Les Alpes, en particulier les glaciers, fascinent les photographes. Claude Reichler leur consacre un beau livre qui confronte les images des pionniers aux travaux des plasticiens contemporains.
Au fil des ans, un long, patient et fructueux dialogue s’est tissé entre la montagne et la photographie. Une conversation courtoise dans laquelle les glaciers occupent une place à part, tout à la fois privilégiée et tragique puisqu’il est notamment question d’alerter sur leur disparition. Chercheur et écrivain, professeur honoraire à l’UNIL, Claude Reichler leur consacre un livre en forme de miroir à deux faces. L’une commente et donne à voir les plus anciennes photos de glaciers, celles des années 1849 à 1866. La seconde réunit des images de plasticiens datant des vingt premières années du XXIe siècle, dont celles des Suisses Jacques Pugin, Matthieu Gafsou, Douglas Mandry et Laurence Bonvin.
Daguerréotype et dessin
En matière de paysage alpestre, la toute jeune photographie s’inspire étroitement du dessin. Une complicité particulièrement spectaculaire chez l’Anglais John Ruskin qui utilisa parallèlement les deux médiums lors d’un séjour à Chamonix en été 1849. Après avoir dessiné la Mer de glace depuis la fenêtre de sa chambre d’hôtel, il aurait ainsi réalisé dans la foulée – avec l’aide de son valet et factotum John Hobbs – un daguerréotype pris du même lieu et montrant le même paysage. Les deux images sont réunies côte à côte dans le livre. Fascinant!
La photographie se met ensuite au service de la science et s’inscrit dans le sillage des investigations menées par les naturalistes. Et il faut attendre les frères Bisson pour disposer d’un regard réellement moderne «conférant aux glaciers une splendeur jamais vue, différente des catégories esthétiques forgées par les Lumières (…)». La fonte continue des glaciers, observable dès les années 1860, va toutefois marquer le déclin de cette phase particulièrement créative, cédant le terrain à une pratique avant tout touristique.
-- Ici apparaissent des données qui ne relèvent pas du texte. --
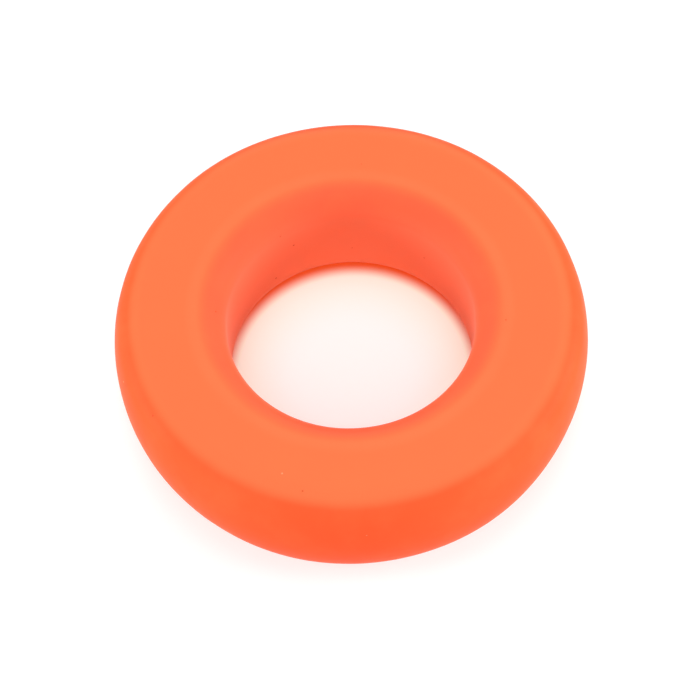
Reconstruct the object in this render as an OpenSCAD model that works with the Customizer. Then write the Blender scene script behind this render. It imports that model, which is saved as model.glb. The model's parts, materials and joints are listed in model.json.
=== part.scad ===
// Soft flying ring: a light foam core, closed in by a smooth elastomer skin.
// Sizes are in mm. The ring lies on z = 0 with its axis along z, and its larger rounding is at the base.

/* [Ring] */
// Outer diameter, at the widest line of the side
outer_d = 160; // [146:1:190]
// Diameter of the straight wall of the centre hole
hole_d = 83.5; // [60:0.5:95]
// Height from the underside to the top face
ring_h = 47.5; // [40:0.5:56]

/* [Outer side] */
// Radius of the outward curve of the side, seen in section
side_r = 43.5; // [36:0.5:160]
// Height of the widest line of the side
side_z = 27; // [20:0.5:32]
// Rounding from the side to the top face
top_outer_r = 10; // [4:0.5:14]
// Rounding from the side to the underside
base_outer_r = 15; // [8:0.5:18]

/* [Centre hole] */
// Rounding from the hole to the top face
top_hole_r = 10.5; // [4:0.5:14]
// Rounding from the hole to the underside
base_hole_r = 11; // [4:0.5:14]

/* [Skin] */
// Thickness of the elastomer skin
skin_t = 1; // [0.5:0.1:2.5]
// Thickness of the bond line between the skin and the foam
bond_t = 0.1; // [0.05:0.05:0.4]

/* [Hidden] */
$fn = 180;
// Degrees between two points of a rounding.
arc_step = 3;

// Centre of the arc that curves the side outward, as [distance from the axis, height].
side_c = [outer_d / 2 - side_r, side_z];

// Centre of a rounding of radius r at height z that runs on smoothly into the side.
function side_corner(r, z) = [side_c.x + sqrt(pow(side_r - r, 2) - pow(z - side_z, 2)), z];

// Centres of the four roundings of the section.
top_outer_c = side_corner(top_outer_r, ring_h - top_outer_r);
base_outer_c = side_corner(base_outer_r, base_outer_r);
top_hole_c = [hole_d / 2 + top_hole_r, ring_h - top_hole_r];
base_hole_c = [hole_d / 2 + base_hole_r, base_hole_r];

// Direction, in degrees, in which a rounding about corner meets the side.
function meets_side(corner) = atan2(corner.y - side_c.y, corner.x - side_c.x);

// Points of an arc. The skips leave out an end that the neighbouring arc already has.
function arc(centre, radius, from, to, skip_first = 0, skip_last = 0) =
    let (steps = ceil(abs(to - from) / arc_step))
    [for (i = [skip_first : steps - skip_last])
        let (angle = from + (to - from) * i / steps)
        centre + radius * [cos(angle), sin(angle)]];

// The ring's section at a depth below its surface. Every depth shares the same arc centres.
// The side is two arcs, so that its widest line is a line of the solid.
module section(depth = 0) {
    top_turn = meets_side(top_outer_c);
    base_turn = meets_side(base_outer_c);
    polygon(concat(
        arc(top_outer_c, top_outer_r - depth, 90, top_turn),
        arc(side_c, side_r - depth, top_turn, 0, skip_first = 1),
        arc(side_c, side_r - depth, 0, base_turn, skip_first = 1, skip_last = 1),
        arc(base_outer_c, base_outer_r - depth, base_turn, -90),
        arc(base_hole_c, base_hole_r - depth, -90, -180),
        arc(top_hole_c, top_hole_r - depth, 180, 90)
    ));
}

// Closed-cell foam ring that gives the flying ring its body and keeps it light.
module foam_core() {
    color("navajowhite")
        rotate_extrude()
            section(skin_t + bond_t);
}

// Seamless elastomer skin that encloses the foam all round and is bonded to it.
module outer_skin() {
    color("coral")
        rotate_extrude()
            difference() {
                section();
                section(skin_t);
            }
}

foam_core();
outer_skin();
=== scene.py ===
import json
import math

import bmesh
import bpy
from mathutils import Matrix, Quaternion, Vector, noise


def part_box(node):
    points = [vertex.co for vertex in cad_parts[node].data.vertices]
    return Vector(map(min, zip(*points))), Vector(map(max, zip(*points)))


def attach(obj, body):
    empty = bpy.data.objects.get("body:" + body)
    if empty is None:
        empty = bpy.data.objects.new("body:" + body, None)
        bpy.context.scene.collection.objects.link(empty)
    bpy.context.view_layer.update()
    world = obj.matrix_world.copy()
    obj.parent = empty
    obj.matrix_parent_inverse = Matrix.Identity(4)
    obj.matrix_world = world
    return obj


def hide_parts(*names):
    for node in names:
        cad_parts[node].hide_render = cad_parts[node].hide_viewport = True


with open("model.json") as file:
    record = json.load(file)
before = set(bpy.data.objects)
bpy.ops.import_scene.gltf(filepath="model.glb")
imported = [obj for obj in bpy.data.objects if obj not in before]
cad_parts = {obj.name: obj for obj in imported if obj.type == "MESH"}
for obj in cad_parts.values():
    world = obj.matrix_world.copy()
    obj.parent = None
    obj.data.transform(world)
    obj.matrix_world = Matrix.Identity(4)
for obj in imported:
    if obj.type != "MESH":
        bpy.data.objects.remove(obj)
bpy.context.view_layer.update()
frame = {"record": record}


# Foam core. The real piece is a moulded ring of closed-cell foam, light and springy, that fills the skin.
# It is one body of revolution, and the skin over it has the same section at its own depth below the surface.
# The two share the centres of their roundings, so the skin is equally thick everywhere.
ring_low, ring_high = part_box("outer_skin")
outer_radius = (ring_high.x - ring_low.x) / 2
ring_height = ring_high.z - ring_low.z
mounts = {mount["name"]: mount for mount in frame["record"]["mounts"]}
hole_radius = mounts["centre_hole"]["dims"]["r_mm"] / 1000
side_radius = 0.0435
side_height = 0.027
top_outer_rounding = 0.010
base_outer_rounding = 0.015
top_hole_rounding = 0.0105
base_hole_rounding = 0.011
skin_thickness = 0.001
bond_thickness = 0.0001
around_steps = 336
section_spacing = 0.0013
widest_turn = math.radians(9)
longest_arc_edge = 3 * section_spacing
flat_cuts = 15


def arc(centre, radius, start, stop):
    """Points of an arc in the section, as vectors of distance from the axis and height."""
    turn = math.radians(abs(stop - start))
    steps = max(2, math.ceil(turn * radius / section_spacing), math.ceil(turn / widest_turn))
    turns = [math.radians(start + (stop - start) * i / steps) for i in range(steps + 1)]
    return [centre + radius * Vector((math.cos(turn), math.sin(turn))) for turn in turns]


def side_corner(radius, height):
    """Centre of a rounding at a height that runs on smoothly into the outward curve of the side."""
    reach = math.sqrt((side_radius - radius) ** 2 - (height - side_height) ** 2)
    return Vector((outer_radius - side_radius + reach, height))


def section_points(depth):
    """The ring's section at a depth below its surface: the corners' arcs and the bowed side, in order."""
    side = Vector((outer_radius - side_radius, side_height))
    top_outer = side_corner(top_outer_rounding, ring_height - top_outer_rounding)
    base_outer = side_corner(base_outer_rounding, base_outer_rounding)
    top_hole = Vector((hole_radius + top_hole_rounding, ring_height - top_hole_rounding))
    base_hole = Vector((hole_radius + base_hole_rounding, base_hole_rounding))
    top_turn = math.degrees(math.atan2(top_outer.y - side.y, top_outer.x - side.x))
    base_turn = math.degrees(math.atan2(base_outer.y - side.y, base_outer.x - side.x))
    return (
        arc(top_outer, top_outer_rounding - depth, 90, top_turn)
        + arc(side, side_radius - depth, top_turn, 0)[1:]
        + arc(side, side_radius - depth, 0, base_turn)[1:-1]
        + arc(base_outer, base_outer_rounding - depth, base_turn, -90)
        + arc(base_hole, base_hole_rounding - depth, -90, -180)
        + arc(top_hole, top_hole_rounding - depth, 180, 90)
    )


def revolved_ring(depth):
    """A closed ring surface at a depth below the ring's own, turned from its section."""
    bm = bmesh.new()
    points = section_points(depth)
    corners = [bm.verts.new((point.x, 0, point.y)) for point in points]
    for corner, following in zip(corners, corners[1:] + corners[:1]):
        bm.edges.new((corner, following))
    flats = [edge for edge in bm.edges if edge.calc_length() > longest_arc_edge]
    bmesh.ops.subdivide_edges(bm, edges=flats, cuts=flat_cuts)
    bmesh.ops.spin(
        bm, geom=bm.verts[:] + bm.edges[:], cent=(0, 0, 0), axis=(0, 0, 1),
        angle=math.tau, steps=around_steps, use_merge=True,
    )
    bmesh.ops.recalc_face_normals(bm, faces=bm.faces[:])
    return bm


swell_height = 0.00022
ripple_height = 0.00005
swell_size = 0.045
ripple_size = 0.013
ripple_shift = Vector((7, 3, 5))
settle_height = 0.006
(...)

La deuxième partie du livre célèbre le retour de l’art dans la photographie de paysage et l’avènement d’une pratique qui revendique réflexivité et subjectivité. Les superbes travaux de l’Italien Walter Niedermayr en sont la parfaite illustration. Ce n’est pas tant le réel mais sa perception que le plasticien nous donne à voir dans ses panoramas alpins véritablement redessinés, voire sculptés, par l’occupation et la présence humaine. D’autres s’intéressent à la dimension héroïque et architecturale des glaciers, d’autres encore en soulignent l’étrangeté quasi abstraite. Et tous, d’une manière ou d’une autre, incluent dans leur propos la menace qui plane sur ces territoires autrefois presque vierges.